### Task prompt
Write out exactly the lines between the line containing "place() valve_body();" and the line containing "obj.data = obj.data.copy()", including both of those lines, and nothing more.

### Records shown
----------------------------------------

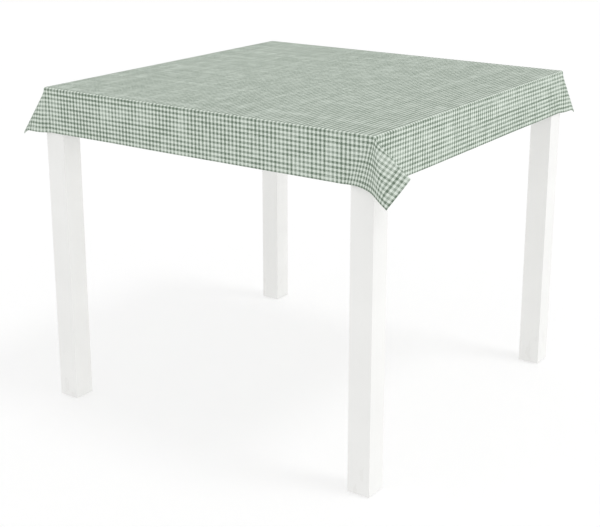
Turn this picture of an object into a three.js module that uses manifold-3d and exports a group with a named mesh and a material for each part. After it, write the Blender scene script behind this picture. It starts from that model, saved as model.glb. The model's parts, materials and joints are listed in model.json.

----------------------------------------

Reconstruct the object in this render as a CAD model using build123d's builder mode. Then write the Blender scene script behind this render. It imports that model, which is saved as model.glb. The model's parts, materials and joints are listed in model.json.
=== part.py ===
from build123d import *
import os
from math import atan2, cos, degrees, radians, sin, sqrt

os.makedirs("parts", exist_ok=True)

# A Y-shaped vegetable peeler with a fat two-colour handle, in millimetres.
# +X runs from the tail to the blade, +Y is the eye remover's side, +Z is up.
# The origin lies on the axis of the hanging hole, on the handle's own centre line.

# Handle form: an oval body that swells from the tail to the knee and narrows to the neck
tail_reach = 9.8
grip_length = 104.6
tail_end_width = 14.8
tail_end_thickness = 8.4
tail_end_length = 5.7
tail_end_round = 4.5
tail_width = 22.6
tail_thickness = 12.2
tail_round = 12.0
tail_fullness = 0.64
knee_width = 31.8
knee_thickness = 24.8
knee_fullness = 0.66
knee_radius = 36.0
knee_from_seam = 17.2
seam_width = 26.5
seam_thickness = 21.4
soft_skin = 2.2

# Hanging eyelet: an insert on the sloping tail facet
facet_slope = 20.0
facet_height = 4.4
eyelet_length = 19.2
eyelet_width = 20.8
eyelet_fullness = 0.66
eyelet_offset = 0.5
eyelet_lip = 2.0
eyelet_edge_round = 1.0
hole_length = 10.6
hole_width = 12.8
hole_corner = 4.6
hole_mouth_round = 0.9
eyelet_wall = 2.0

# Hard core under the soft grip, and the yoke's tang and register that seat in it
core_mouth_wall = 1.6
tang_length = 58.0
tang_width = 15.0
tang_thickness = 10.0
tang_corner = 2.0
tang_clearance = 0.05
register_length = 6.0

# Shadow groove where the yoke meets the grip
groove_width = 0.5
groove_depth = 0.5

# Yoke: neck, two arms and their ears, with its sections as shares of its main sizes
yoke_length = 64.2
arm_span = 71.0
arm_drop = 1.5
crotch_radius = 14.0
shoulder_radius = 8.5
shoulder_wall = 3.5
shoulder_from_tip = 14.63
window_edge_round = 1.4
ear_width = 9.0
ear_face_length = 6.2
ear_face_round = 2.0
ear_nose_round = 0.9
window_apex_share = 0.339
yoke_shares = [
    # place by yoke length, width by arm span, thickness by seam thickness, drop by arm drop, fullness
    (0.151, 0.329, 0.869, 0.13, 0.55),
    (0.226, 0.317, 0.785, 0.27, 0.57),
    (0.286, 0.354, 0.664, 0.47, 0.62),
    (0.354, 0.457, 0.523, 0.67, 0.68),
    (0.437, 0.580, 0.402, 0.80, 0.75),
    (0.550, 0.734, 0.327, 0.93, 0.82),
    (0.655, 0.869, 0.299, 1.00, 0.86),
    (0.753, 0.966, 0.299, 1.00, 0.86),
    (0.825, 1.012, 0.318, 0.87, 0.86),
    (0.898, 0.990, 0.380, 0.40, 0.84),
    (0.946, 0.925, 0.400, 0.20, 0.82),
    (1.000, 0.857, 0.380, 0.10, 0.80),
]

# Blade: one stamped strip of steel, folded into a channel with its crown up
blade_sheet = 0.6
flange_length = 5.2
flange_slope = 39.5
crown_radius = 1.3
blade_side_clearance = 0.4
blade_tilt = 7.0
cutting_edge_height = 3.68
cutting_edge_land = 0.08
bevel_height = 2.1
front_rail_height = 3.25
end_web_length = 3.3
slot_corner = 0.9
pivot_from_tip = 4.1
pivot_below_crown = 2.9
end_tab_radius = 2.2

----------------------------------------

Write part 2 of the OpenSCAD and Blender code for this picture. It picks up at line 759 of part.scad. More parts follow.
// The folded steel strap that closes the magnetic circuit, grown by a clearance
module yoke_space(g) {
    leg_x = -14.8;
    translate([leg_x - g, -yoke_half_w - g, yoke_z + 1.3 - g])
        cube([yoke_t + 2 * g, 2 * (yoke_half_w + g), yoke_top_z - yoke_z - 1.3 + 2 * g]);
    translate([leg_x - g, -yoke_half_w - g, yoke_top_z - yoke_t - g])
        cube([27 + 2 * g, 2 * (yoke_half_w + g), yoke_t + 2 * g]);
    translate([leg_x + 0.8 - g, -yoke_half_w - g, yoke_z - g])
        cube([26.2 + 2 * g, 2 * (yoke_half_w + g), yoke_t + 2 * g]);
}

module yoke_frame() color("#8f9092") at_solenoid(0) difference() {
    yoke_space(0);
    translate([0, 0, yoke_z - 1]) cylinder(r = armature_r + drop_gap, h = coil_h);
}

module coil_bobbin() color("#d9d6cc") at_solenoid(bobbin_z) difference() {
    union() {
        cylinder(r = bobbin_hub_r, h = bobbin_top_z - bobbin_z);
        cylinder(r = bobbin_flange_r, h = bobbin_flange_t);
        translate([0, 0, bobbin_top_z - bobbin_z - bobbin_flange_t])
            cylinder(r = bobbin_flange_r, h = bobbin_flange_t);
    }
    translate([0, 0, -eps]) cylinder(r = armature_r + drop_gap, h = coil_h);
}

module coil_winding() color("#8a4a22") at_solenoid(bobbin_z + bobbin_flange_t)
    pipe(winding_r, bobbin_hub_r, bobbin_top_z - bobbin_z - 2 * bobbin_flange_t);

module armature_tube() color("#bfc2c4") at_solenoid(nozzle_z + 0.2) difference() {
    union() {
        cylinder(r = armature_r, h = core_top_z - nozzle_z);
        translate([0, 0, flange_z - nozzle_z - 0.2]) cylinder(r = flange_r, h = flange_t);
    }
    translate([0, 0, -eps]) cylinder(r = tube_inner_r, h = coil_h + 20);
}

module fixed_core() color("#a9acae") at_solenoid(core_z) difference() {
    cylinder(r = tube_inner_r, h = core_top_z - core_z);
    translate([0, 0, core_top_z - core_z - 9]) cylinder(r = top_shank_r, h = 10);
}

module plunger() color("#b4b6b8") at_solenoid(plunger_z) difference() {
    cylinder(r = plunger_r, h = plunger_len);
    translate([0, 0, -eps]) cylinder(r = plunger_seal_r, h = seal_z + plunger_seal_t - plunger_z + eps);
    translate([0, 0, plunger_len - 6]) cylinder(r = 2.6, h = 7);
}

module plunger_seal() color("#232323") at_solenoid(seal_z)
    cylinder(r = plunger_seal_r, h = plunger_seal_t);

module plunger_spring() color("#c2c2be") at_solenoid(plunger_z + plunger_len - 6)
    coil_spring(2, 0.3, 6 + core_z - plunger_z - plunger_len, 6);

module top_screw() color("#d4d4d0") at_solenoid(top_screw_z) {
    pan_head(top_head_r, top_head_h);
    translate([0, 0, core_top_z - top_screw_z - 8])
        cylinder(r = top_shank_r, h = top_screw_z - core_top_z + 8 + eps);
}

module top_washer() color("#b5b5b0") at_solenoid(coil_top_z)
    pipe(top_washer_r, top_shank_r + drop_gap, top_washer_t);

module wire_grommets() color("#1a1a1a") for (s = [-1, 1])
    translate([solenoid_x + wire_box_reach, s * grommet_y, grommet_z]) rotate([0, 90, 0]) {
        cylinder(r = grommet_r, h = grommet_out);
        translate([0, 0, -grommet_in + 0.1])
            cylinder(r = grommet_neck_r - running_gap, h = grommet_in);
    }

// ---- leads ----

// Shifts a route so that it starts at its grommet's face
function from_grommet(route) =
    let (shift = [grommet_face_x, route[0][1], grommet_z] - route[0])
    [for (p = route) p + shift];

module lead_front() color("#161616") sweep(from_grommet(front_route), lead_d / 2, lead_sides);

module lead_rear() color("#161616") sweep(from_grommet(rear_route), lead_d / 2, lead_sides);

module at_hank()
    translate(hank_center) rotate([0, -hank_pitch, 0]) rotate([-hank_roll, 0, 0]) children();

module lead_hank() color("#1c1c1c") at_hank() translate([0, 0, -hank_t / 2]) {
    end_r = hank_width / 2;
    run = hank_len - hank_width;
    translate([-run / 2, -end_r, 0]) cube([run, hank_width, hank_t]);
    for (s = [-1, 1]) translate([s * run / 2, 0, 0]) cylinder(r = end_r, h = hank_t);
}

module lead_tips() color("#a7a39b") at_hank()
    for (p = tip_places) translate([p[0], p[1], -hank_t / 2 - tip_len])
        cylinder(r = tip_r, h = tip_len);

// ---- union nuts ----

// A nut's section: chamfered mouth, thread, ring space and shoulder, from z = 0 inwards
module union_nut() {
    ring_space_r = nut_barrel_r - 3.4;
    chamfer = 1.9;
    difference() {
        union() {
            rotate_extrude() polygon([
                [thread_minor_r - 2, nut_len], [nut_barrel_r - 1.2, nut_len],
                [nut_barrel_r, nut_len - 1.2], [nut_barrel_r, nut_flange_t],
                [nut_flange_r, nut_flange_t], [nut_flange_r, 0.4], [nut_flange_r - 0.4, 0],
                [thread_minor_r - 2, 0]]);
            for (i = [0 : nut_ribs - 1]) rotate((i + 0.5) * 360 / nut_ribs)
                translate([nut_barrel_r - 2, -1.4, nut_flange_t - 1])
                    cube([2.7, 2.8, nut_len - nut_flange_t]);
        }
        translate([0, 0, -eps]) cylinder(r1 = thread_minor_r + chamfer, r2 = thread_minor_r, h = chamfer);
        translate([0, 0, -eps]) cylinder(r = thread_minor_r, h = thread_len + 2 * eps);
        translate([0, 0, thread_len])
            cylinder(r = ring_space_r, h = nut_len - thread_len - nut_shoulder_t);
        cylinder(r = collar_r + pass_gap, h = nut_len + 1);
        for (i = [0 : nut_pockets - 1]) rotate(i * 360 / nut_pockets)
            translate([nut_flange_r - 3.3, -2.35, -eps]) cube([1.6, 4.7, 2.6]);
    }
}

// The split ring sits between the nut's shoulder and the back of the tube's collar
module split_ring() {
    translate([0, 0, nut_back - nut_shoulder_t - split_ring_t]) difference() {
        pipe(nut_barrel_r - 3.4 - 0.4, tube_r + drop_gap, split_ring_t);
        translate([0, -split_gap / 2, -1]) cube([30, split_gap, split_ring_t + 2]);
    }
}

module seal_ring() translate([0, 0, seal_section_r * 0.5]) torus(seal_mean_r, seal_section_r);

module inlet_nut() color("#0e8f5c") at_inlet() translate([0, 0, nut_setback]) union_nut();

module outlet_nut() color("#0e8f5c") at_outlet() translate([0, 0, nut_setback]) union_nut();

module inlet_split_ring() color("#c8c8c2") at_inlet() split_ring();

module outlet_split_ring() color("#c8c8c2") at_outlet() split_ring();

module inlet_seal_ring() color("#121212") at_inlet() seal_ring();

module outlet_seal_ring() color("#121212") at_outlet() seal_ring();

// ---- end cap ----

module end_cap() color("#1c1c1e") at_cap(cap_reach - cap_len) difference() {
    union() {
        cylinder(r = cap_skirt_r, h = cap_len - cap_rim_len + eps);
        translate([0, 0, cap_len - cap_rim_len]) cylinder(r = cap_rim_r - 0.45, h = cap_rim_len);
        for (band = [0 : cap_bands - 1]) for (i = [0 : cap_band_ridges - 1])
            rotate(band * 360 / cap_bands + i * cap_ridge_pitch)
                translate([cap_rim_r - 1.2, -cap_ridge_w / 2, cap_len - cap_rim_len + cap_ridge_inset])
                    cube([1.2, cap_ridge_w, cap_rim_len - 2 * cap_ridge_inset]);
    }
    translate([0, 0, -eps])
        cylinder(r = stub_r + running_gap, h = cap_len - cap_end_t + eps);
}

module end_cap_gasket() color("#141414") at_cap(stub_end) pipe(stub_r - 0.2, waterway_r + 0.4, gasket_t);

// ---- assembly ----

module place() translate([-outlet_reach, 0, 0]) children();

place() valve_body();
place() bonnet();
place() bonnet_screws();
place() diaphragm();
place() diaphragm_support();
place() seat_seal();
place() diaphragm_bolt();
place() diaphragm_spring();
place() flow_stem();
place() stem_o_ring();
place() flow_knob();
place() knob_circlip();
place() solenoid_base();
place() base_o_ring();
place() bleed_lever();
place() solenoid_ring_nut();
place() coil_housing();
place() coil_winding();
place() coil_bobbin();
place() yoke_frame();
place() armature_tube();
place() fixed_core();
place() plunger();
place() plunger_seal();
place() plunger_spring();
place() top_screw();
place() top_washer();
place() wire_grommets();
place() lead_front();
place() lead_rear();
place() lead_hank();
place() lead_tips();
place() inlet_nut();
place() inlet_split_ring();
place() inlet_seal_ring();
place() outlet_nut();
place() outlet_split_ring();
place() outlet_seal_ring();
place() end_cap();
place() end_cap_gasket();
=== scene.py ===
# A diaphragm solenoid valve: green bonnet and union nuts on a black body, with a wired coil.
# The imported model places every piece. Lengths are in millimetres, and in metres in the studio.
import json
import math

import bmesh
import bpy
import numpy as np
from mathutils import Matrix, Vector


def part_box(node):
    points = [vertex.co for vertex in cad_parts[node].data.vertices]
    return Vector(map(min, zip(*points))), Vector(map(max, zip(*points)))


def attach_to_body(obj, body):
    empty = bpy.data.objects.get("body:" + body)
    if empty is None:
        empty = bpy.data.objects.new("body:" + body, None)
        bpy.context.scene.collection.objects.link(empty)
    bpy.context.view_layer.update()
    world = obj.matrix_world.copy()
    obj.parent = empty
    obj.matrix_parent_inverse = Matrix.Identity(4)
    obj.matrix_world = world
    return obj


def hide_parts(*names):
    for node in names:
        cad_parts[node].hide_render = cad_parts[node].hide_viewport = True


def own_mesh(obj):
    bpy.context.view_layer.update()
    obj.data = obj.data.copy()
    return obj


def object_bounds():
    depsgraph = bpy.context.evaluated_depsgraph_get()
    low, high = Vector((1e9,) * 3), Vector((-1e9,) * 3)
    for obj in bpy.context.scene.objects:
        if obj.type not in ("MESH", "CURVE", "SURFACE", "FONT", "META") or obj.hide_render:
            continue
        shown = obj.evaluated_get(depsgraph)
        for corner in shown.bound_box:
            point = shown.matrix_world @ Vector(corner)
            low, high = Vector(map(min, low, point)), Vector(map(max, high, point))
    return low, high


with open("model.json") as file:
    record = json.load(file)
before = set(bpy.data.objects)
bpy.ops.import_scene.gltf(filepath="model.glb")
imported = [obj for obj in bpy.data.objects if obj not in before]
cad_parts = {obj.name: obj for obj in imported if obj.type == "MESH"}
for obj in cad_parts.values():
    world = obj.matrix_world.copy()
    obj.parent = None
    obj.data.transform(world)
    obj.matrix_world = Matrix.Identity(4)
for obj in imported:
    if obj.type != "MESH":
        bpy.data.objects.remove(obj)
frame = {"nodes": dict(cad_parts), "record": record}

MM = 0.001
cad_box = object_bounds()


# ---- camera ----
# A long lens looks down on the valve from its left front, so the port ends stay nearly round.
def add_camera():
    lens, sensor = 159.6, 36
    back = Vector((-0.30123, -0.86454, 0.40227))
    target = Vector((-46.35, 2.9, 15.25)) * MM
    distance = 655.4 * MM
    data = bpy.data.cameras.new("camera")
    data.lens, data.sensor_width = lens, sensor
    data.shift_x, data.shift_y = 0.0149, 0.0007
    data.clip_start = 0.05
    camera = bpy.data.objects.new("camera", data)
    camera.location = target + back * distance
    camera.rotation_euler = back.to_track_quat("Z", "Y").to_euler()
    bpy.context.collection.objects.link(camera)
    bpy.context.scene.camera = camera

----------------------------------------

### Answer for the task
place() valve_body();
place() bonnet();
place() bonnet_screws();
place() diaphragm();
place() diaphragm_support();
place() seat_seal();
place() diaphragm_bolt();
place() diaphragm_spring();
place() flow_stem();
place() stem_o_ring();
place() flow_knob();
place() knob_circlip();
place() solenoid_base();
place() base_o_ring();
place() bleed_lever();
place() solenoid_ring_nut();
place() coil_housing();
place() coil_winding();
place() coil_bobbin();
place() yoke_frame();
place() armature_tube();
place() fixed_core();
place() plunger();
place() plunger_seal();
place() plunger_spring();
place() top_screw();
place() top_washer();
place() wire_grommets();
place() lead_front();
place() lead_rear();
place() lead_hank();
place() lead_tips();
place() inlet_nut();
place() inlet_split_ring();
place() inlet_seal_ring();
place() outlet_nut();
place() outlet_split_ring();
place() outlet_seal_ring();
place() end_cap();
place() end_cap_gasket();
=== scene.py ===
# A diaphragm solenoid valve: green bonnet and union nuts on a black body, with a wired coil.
# The imported model places every piece. Lengths are in millimetres, and in metres in the studio.
import json
import math

import bmesh
import bpy
import numpy as np
from mathutils import Matrix, Vector


def part_box(node):
    points = [vertex.co for vertex in cad_parts[node].data.vertices]
    return Vector(map(min, zip(*points))), Vector(map(max, zip(*points)))


def attach_to_body(obj, body):
    empty = bpy.data.objects.get("body:" + body)
    if empty is None:
        empty = bpy.data.objects.new("body:" + body, None)
        bpy.context.scene.collection.objects.link(empty)
    bpy.context.view_layer.update()
    world = obj.matrix_world.copy()
    obj.parent = empty
    obj.matrix_parent_inverse = Matrix.Identity(4)
    obj.matrix_world = world
    return obj


def hide_parts(*names):
    for node in names:
        cad_parts[node].hide_render = cad_parts[node].hide_viewport = True


def own_mesh(obj):
    bpy.context.view_layer.update()
    obj.data = obj.data.copy()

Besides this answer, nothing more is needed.